The Harrah’s operator posted a loss of 63 cents a share on revenue of $2.8 billion during the January through March period. Analysts expected a loss of 4 cents on sales of $2.76 billion. Caesars Digital, which includes the company’s internet casino and online sportsbook, posted quarterly revenue of $238 million.
On the Las Vegas Strip where it’s the second-largest operator, Caesars notched first-quarter earnings before interest, taxes, depreciation and amortization (EBITDA) of $544 million as margins increased to 48% from 45% and as occupancy surged to 95% from 83% a year earlier. Revenue at the company’s extensive regional casino portfolio rose 2%, but EBITDA in that segment slipped 2%.
“As of March 31, 2023, Caesars had $13.2 billion in aggregate principal amount of debt outstanding. Total cash and cash equivalents were $965 million, excluding restricted cash of $258 million,” according to a statement.
Regarding Caesars Digital, the gaming company said it will be launching a standalone iCasino app in the third quarter. The operator added that its Nevada sport wagering app will more closely resemble the product customers in other states see by the start of the 2023 football season.
Caesars Realizes Value in Catering to Higher End Customers
On a conference call with analysts, Caesars CEO Tom Reeg highlighted the transition of Strip operators catering to value-oriented consumers to higher end segments – something Caesars is participating in.
Reeg, who’s never been shy about making culinary-inspired comments, said the days of economical surf and turf dinners are relics of a bygone Las Vegas era.
Now you’re talking about one of the best food and beverage scenes in the world, among the best sports and entertainment experiences in the world and continually adding to that,” he said on the call. “We are working to continue to add to that, MGM, Wynn, Sands, they’re all working to up-tier what we’re offering to customers.”
The Caesars boss added that the NFL’s Raiders, the November Formula One race, the resurgence in convention/meeting business and the potential addition of Major League Baseball (MLB) are positive catalysts for Sin City operators.
“You’re bringing in higher-value customers and you’re already full, so you’re kicking out the lowest end,” Reeg added. “I see no reason that needs to or would stop. This market has done a great job over the 30 years I’ve been around gaming and continues to add reasons for people to come and add capacity.”
Caesars Debt, M&A Updates
As noted above, Caesars concluded the first quarter with $13.2 billion in outstanding liabilities. While that’s one of the industry’s heftier debt burdens, it’s also marked improvement from a the year earlier period.
In response to an analyst’s question regarding when the company could shift from reducing debt to repurchasing its shares, Reeg noted that’s a possibility next year while adding debt reduction is part of the operator’s capital return story.

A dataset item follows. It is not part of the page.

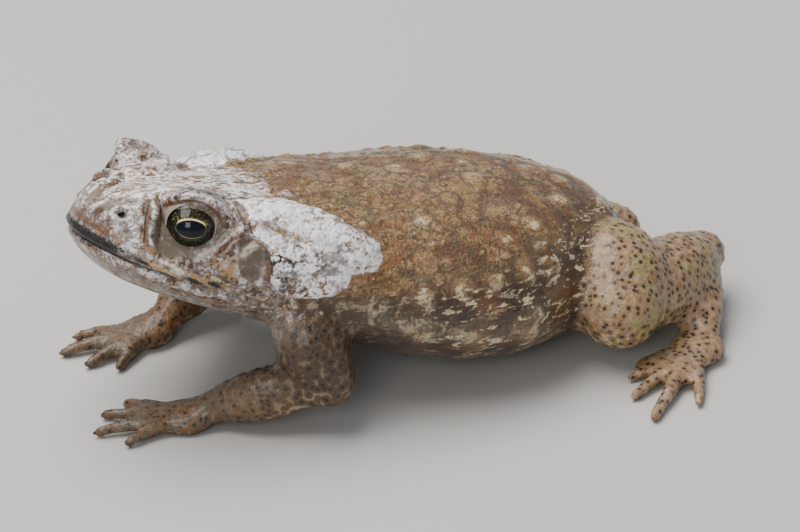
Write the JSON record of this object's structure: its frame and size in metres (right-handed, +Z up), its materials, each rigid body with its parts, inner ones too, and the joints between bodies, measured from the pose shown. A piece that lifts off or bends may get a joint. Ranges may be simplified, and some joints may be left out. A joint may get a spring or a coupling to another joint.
{
  "type": "cane toad",
  "caption": "Life-size still model of a large adult cane toad, sitting with its head raised, with warty skin, bony head crests and long glands over the shoulders.",
  "frame": {"origin": "middle of the toad's box, on the plane that it rests on", "axes": "-X towards the snout, +X towards the rump, -Y to the toad's left side, +Z up"},
  "size_m": [0.162, 0.1306, 0.0599],
  "materials": {
    "skin_back": "moist warty skin",
    "skin_head": "moist smooth skin over bone",
    "skin_limb": "moist skin with small dark-tipped warts",
    "gland": "moist pitted skin",
    "eye": "wet and glossy",
    "tympanum": "smooth taut skin"
  },
  "bodies": {
    "root": {"head": "skin_head", "lower_jaw": "skin_head", "torso": "skin_back", "parotoid_left": "gland", "parotoid_right": "gland", "eye_left": "eye", "eye_right": "eye", "tympanum_left": "tympanum", "tympanum_right": "tympanum", "upper_arm_left": "skin_limb", "upper_arm_right": "skin_limb", "forearm_left": "skin_limb", "forearm_right": "skin_limb", "hand_left": "skin_limb", "hand_right": "skin_limb", "thigh_left": "skin_limb", "thigh_right": "skin_limb", "shank_left": "skin_limb", "shank_right": "skin_limb", "tarsus_left": "skin_limb", "tarsus_right": "skin_limb", "foot_left": "skin_limb", "foot_right": "skin_limb"}
  },
  "joints": []
}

As for Caesars’ potential participation in gaming industry consolidation, Reeg told another analyst that the company currently has no assets for sale and that’s unlikely to change over the near-term. However, he noted the firm could change its mergers and acquisitions to more aggressive from neutral in the future.
“I don’t think we’re very far from where we would see — where we would flip to maybe looking offensively there versus kind of neutral, maybe something shows up, maybe it doesn’t, but that would be in the calculus of what are you doing with your free cash flow as well,” observed the chief executive.